Burnout Syndrome is one of the most prevalent mental health conditions of our time and surveys have found that 49% of the Swiss working population suffers from an elevated risk of burnout. At the same time, identifying Burnout Syndrome is complex. This thesis explores methods from the field of Natural Language Processing (NLP) to detect burnout from text data. This approach could then be used in clinical settings to support the assessment of mental health professionals.
This research-oriented thesis explores possibilities of clinical burnout detection using methods from Machine Learning and Data Analysis. In a first step we were interested in detecting burnout, in a second one we tried to isolate and distinguish burnout from depression, another prevalent mental health condition, which often overlaps or co-occurs with burnout.
Since we did not have access to authentic clinical text data from burnout or depression patients, the data set had to be assembled by hand, using various sources such as social media platforms, articles and interviews. A lot of care had to be taken to not introduce unwanted bias as the different sources exhibited different style in language. The resulting data set is fully anonymous and has the labels Burnout, Depression and Control.

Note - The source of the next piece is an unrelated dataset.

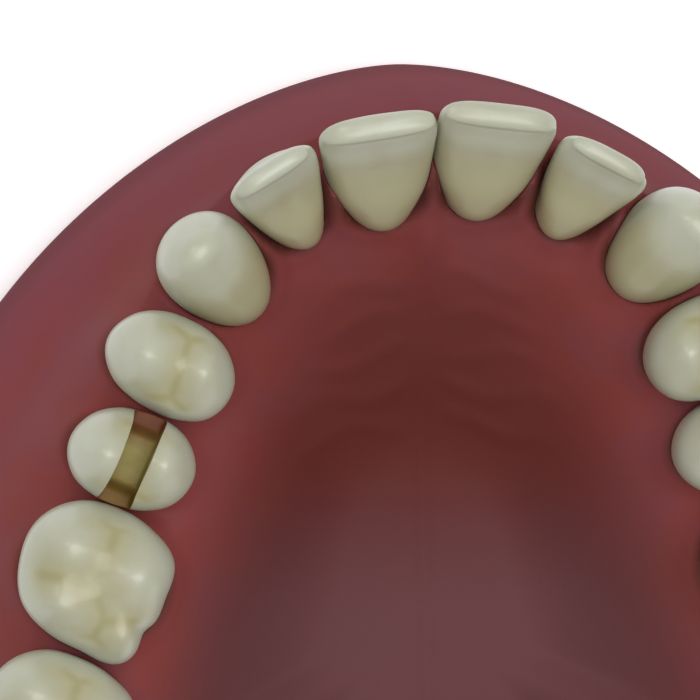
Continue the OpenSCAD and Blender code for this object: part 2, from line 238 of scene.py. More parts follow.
def outerHeight(a, w):  # level by the ridge (w 0), then a power curve down to the border (w 1)
    fall = np.clip((w - jaw["shelf"]) / (1 - jaw["shelf"]), 0, None) ** jaw["fallPower"]
    return crestHeight(a) - (crestHeight(a) - jaw["rollHeight"]) * fall


def addMesh(name, points, faces, masks=None):
    mesh = bpy.data.meshes.new(name)
    mesh.from_pydata((points * mm).tolist(), [], faces)
    for label, values in (masks or {}).items():
        mesh.attributes.new(label, "FLOAT", "POINT").data.foreach_set("value", values.astype(np.float32))
    turned = bmesh.new()
    turned.from_mesh(mesh)
    bmesh.ops.recalc_face_normals(turned, faces=turned.faces)
    turned.to_mesh(mesh)
    turned.free()
    mesh.polygons.foreach_set("use_smooth", [True] * len(mesh.polygons))
    piece = bpy.data.objects.new(name, mesh)
    bpy.context.scene.collection.objects.link(piece)
    return piece


# Closed skin over rings of points: neighbouring rings are joined by quads, and the first
# and last ring are closed by a fan of triangles to their middle
def ringFaces(rows, cols):
    i = np.arange(rows - 1)[:, None] * cols
    j = np.arange(cols)[None, :]
    k = (j + 1) % cols
    quads = np.stack([i + j, i + k, i + cols + k, i + cols + j], axis=-1).reshape(-1, 4)
    around = np.arange(cols)
    nextOne = (around + 1) % cols
    last = (rows - 1) * cols
    first = np.stack([np.full(cols, rows * cols), nextOne, around], axis=-1)
    final = np.stack([np.full(cols, rows * cols + 1), last + around, last + nextOne], axis=-1)
    return quads.tolist() + first.tolist() + final.tolist()


def ringPoints(rings):
    poles = np.stack([rings[0].mean(0), rings[-1].mean(0)])
    return np.vstack([rings.reshape(-1, 3), poles])


def ringMask(values):
    return np.concatenate([values.ravel(), [values[0].mean(), values[-1].mean()]])


def ringSurface(name, rings, masks=None):
    rows, cols = rings.shape[:2]
    return addMesh(name, ringPoints(rings), ringFaces(rows, cols),
                   {label: ringMask(v) for label, v in (masks or {}).items()})


angles = np.linspace(0, 2 * np.pi, crown["columns"], endpoint=False)[None, :]


# Section of a front tooth at a share of its height: a superellipse from lip to palate,
# narrowed towards the palate. There it is hollowed by a bell curve of the height times
# (1 - across squared), less a bell curve for the ridge on each side, plus a cosine of the
# width for the faint streaks.
def frontSection(tooth, share, grow):
    table = np.array(tooth["rows"])
    half, lip, palate, power, taper = (smoothCurve(share, table[:, 0], table[:, i]) for i in range(1, 6))
    x = (half + grow) * signedPower(np.cos(angles), 2 / power)
    y = (lip + palate) / 2 + ((lip - palate) / 2 + grow) * signedPower(np.sin(angles), 2 / power)
    back = np.clip((lip - y) / (lip - palate), 0, 1)
    across = np.clip(np.abs(x) / half, 0, 1)
    x = x * (1 - taper * back)
    nearFossa = bump(share, crown["fossaPlace"], 0.25)
    fossa = crown["fossaDepth"] * bump(share, crown["fossaPlace"], crown["fossaWidth"]) * (1 - across ** 2)
    fossa -= crown["sideRidge"] * nearFossa * bump(across, 0.75, 0.2)
    streaks = crown["streaks"] * np.cos(9 * across) * nearFossa
    return x, y + (fossa + streaks) * ease((back - 0.5) / 0.3)


# Outline of a back tooth: a smooth closed curve through its radii, less a bell curve for
# its notch
def backOutline(tooth, grow):
    given = np.array(tooth["outline"])
    step = 2 * np.pi / len(given)
    places = np.arange(-3, len(given) + 4)
    r = smoothCurve(angles / step, places, given[places % len(given)]) + grow
    at, width, depth = np.radians(tooth.get("notch", (0, 1, 0))) * (1, 1, 180 / np.pi)
    r = r - depth * bump(angles, at, width)
    return r * np.cos(angles), r * np.sin(angles)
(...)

First, we trained a Random Forest classifier as a baseline. The main model developed in this project is a fine-tuned BERT model for the German language. BERT is a transformer-based state of the art NLP model, which was introduced by Google in 2018. The fine-tuning is done by adding additional layers on the BERT-base model using supervised learning. Finally, we explored Affective Word Lists, which are dictionaries with numerical scores indicating e.g. how strongly a word is associated with positive or negative emotions.
We obtained promising results with the fine-tuned BERT model, with an overall accuracy of 81.6%. The robustness of the model was stress-tested using keyword masking and cross validation. In addition, some interesting linguistic markers specific for burnout and depression could be identified using data analytic methods.